- Given request -
Repeat everything in the material exactly.

- Source material -
= = = = = = =

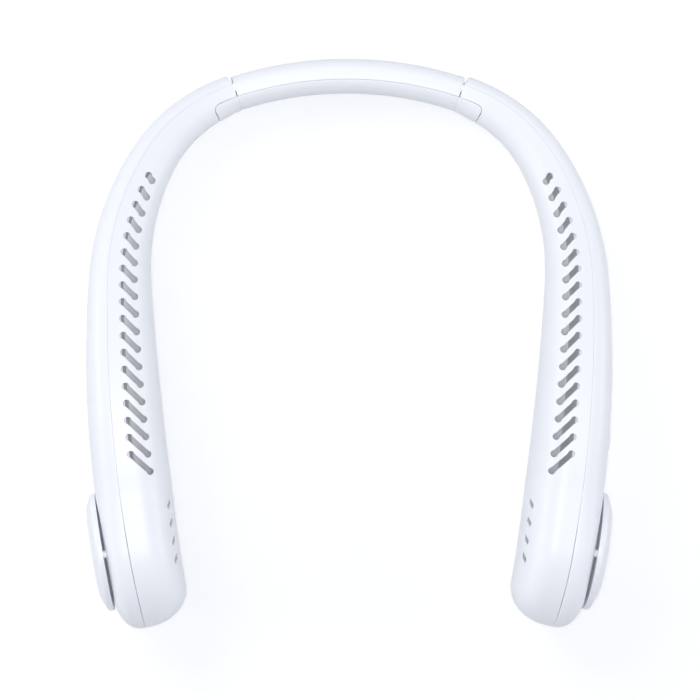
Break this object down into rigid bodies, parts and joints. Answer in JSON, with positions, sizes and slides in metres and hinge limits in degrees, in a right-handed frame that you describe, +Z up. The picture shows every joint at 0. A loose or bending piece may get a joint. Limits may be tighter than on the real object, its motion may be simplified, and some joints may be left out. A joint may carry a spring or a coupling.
{
  "type": "electric neck fan",
  "caption": "Neck-worn bladeless-style fan: a curved band hinged to two hollow arms with slanted air slots, a centrifugal fan and round intake cover at each tip.",
  "frame": {"origin": "middle of the bounding box on the surface the fan lies on", "axes": "+Z up off the surface, +Y towards the neck band, +X towards the arm that carries the button"},
  "size_m": [0.1891, 0.206, 0.0504],
  "materials": {
    "shell_white": "gloss moulded white",
    "pad_white": "soft satin white",
    "cover_white": "gloss moulded white",
    "duct_plastic": "moulded light grey",
    "impeller_plastic": "moulded grey",
    "hinge_plastic": "moulded nylon",
    "steel": "turned",
    "motor_can": "plated can",
    "cell_wrap": "shrink wrap",
    "wire_red": "wire jacket",
    "board_green": "solder mask",
    "switch_black": "moulded black",
    "button_grey": "gloss moulded",
    "light_clear": "clear light pipe"
  },
  "bodies": {
    "band": {"band_rear_shell": "shell_white", "band_neck_pad": "pad_white", "band_wires": "wire_red", "left_hinge_knuckle": "hinge_plastic", "right_hinge_knuckle": "hinge_plastic", "left_hinge_tongue": "pad_white", "right_hinge_tongue": "pad_white"},
    "left_arm": {"left_inner_shell": "shell_white", "left_outer_shell": "shell_white", "left_intake_cover": "cover_white", "left_intake_guard": "duct_plastic", "left_volute": "duct_plastic", "left_motor": "motor_can", "left_hinge_fork": "hinge_plastic", "left_hinge_pin": "steel", "left_battery": "cell_wrap", "left_air_divider": "duct_plastic", "left_arm_wires": "wire_red"},
    "right_arm": {"right_inner_shell": "shell_white", "right_outer_shell": "shell_white", "right_intake_cover": "cover_white", "right_intake_guard": "duct_plastic", "right_volute": "duct_plastic", "right_motor": "motor_can", "right_hinge_fork": "hinge_plastic", "right_hinge_pin": "steel", "right_battery": "cell_wrap", "right_air_divider": "duct_plastic", "right_arm_wires": "wire_red", "control_board": "board_green", "tact_switch": "switch_black", "charge_socket": "steel", "light_pipe": "light_clear"},
    "left_fan": {"left_impeller": "impeller_plastic", "left_motor_shaft": "steel"},
    "right_fan": {"right_impeller": "impeller_plastic", "right_motor_shaft": "steel"},
    "button": {"power_button": "button_grey"}
  },
  "joints": [
    {"name": "left_arm_hinge", "type": "hinge", "parent": "band", "child": "left_arm", "pos_m": [-0.04138, 0.09179, 0.01], "axis": [0, 0, -1], "range_deg": [0, 12]},
    {"name": "right_arm_hinge", "type": "hinge", "parent": "band", "child": "right_arm", "pos_m": [0.04138, 0.09179, 0.01], "axis": [0, 0, 1], "range_deg": [0, 12]},
    {"name": "left_fan_spin", "type": "hinge", "parent": "left_arm", "child": "left_fan", "pos_m": [-0.07456, -0.07371, 0.025], "axis": [-0.9861, -0.1663, 0], "continuous": true},
    {"name": "right_fan_spin", "type": "hinge", "parent": "right_arm", "child": "right_fan", "pos_m": [0.07456, -0.07371, 0.025], "axis": [0.9861, -0.1663, 0], "continuous": true},
    {"name": "power_button_press", "type": "slide", "parent": "right_arm", "child": "button", "axis": [-0.9952, 0.098, 0], "range_m": [0, 0.0004], "stiffness_N_per_m": 400, "springref_m": -0.001}
  ]
}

= = = = = = =

- Task result -
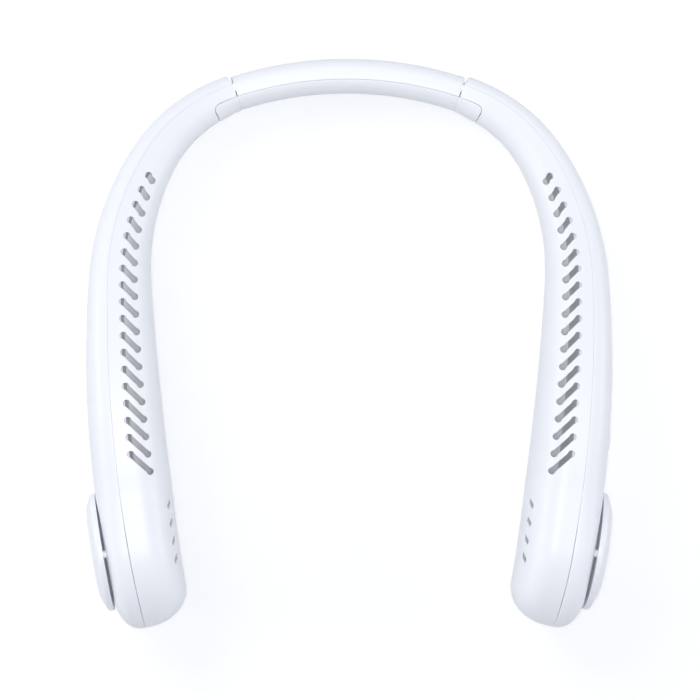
Break this object down into rigid bodies, parts and joints. Answer in JSON, with positions, sizes and slides in metres and hinge limits in degrees, in a right-handed frame that you describe, +Z up. The picture shows every joint at 0. A loose or bending piece may get a joint. Limits may be tighter than on the real object, its motion may be simplified, and some joints may be left out. A joint may carry a spring or a coupling.
{
  "type": "electric neck fan",
  "caption": "Neck-worn bladeless-style fan: a curved band hinged to two hollow arms with slanted air slots, a centrifugal fan and round intake cover at each tip.",
  "frame": {"origin": "middle of the bounding box on the surface the fan lies on", "axes": "+Z up off the surface, +Y towards the neck band, +X towards the arm that carries the button"},
  "size_m": [0.1891, 0.206, 0.0504],
  "materials": {
    "shell_white": "gloss moulded white",
    "pad_white": "soft satin white",
    "cover_white": "gloss moulded white",
    "duct_plastic": "moulded light grey",
    "impeller_plastic": "moulded grey",
    "hinge_plastic": "moulded nylon",
    "steel": "turned",
    "motor_can": "plated can",
    "cell_wrap": "shrink wrap",
    "wire_red": "wire jacket",
    "board_green": "solder mask",
    "switch_black": "moulded black",
    "button_grey": "gloss moulded",
    "light_clear": "clear light pipe"
  },
  "bodies": {
    "band": {"band_rear_shell": "shell_white", "band_neck_pad": "pad_white", "band_wires": "wire_red", "left_hinge_knuckle": "hinge_plastic", "right_hinge_knuckle": "hinge_plastic", "left_hinge_tongue": "pad_white", "right_hinge_tongue": "pad_white"},
    "left_arm": {"left_inner_shell": "shell_white", "left_outer_shell": "shell_white", "left_intake_cover": "cover_white", "left_intake_guard": "duct_plastic", "left_volute": "duct_plastic", "left_motor": "motor_can", "left_hinge_fork": "hinge_plastic", "left_hinge_pin": "steel", "left_battery": "cell_wrap", "left_air_divider": "duct_plastic", "left_arm_wires": "wire_red"},
    "right_arm": {"right_inner_shell": "shell_white", "right_outer_shell": "shell_white", "right_intake_cover": "cover_white", "right_intake_guard": "duct_plastic", "right_volute": "duct_plastic", "right_motor": "motor_can", "right_hinge_fork": "hinge_plastic", "right_hinge_pin": "steel", "right_battery": "cell_wrap", "right_air_divider": "duct_plastic", "right_arm_wires": "wire_red", "control_board": "board_green", "tact_switch": "switch_black", "charge_socket": "steel", "light_pipe": "light_clear"},
    "left_fan": {"left_impeller": "impeller_plastic", "left_motor_shaft": "steel"},
    "right_fan": {"right_impeller": "impeller_plastic", "right_motor_shaft": "steel"},
    "button": {"power_button": "button_grey"}
  },
  "joints": [
    {"name": "left_arm_hinge", "type": "hinge", "parent": "band", "child": "left_arm", "pos_m": [-0.04138, 0.09179, 0.01], "axis": [0, 0, -1], "range_deg": [0, 12]},
    {"name": "right_arm_hinge", "type": "hinge", "parent": "band", "child": "right_arm", "pos_m": [0.04138, 0.09179, 0.01], "axis": [0, 0, 1], "range_deg": [0, 12]},
    {"name": "left_fan_spin", "type": "hinge", "parent": "left_arm", "child": "left_fan", "pos_m": [-0.07456, -0.07371, 0.025], "axis": [-0.9861, -0.1663, 0], "continuous": true},
    {"name": "right_fan_spin", "type": "hinge", "parent": "right_arm", "child": "right_fan", "pos_m": [0.07456, -0.07371, 0.025], "axis": [0.9861, -0.1663, 0], "continuous": true},
    {"name": "power_button_press", "type": "slide", "parent": "right_arm", "child": "button", "axis": [-0.9952, 0.098, 0], "range_m": [0, 0.0004], "stiffness_N_per_m": 400, "springref_m": -0.001}
  ]
}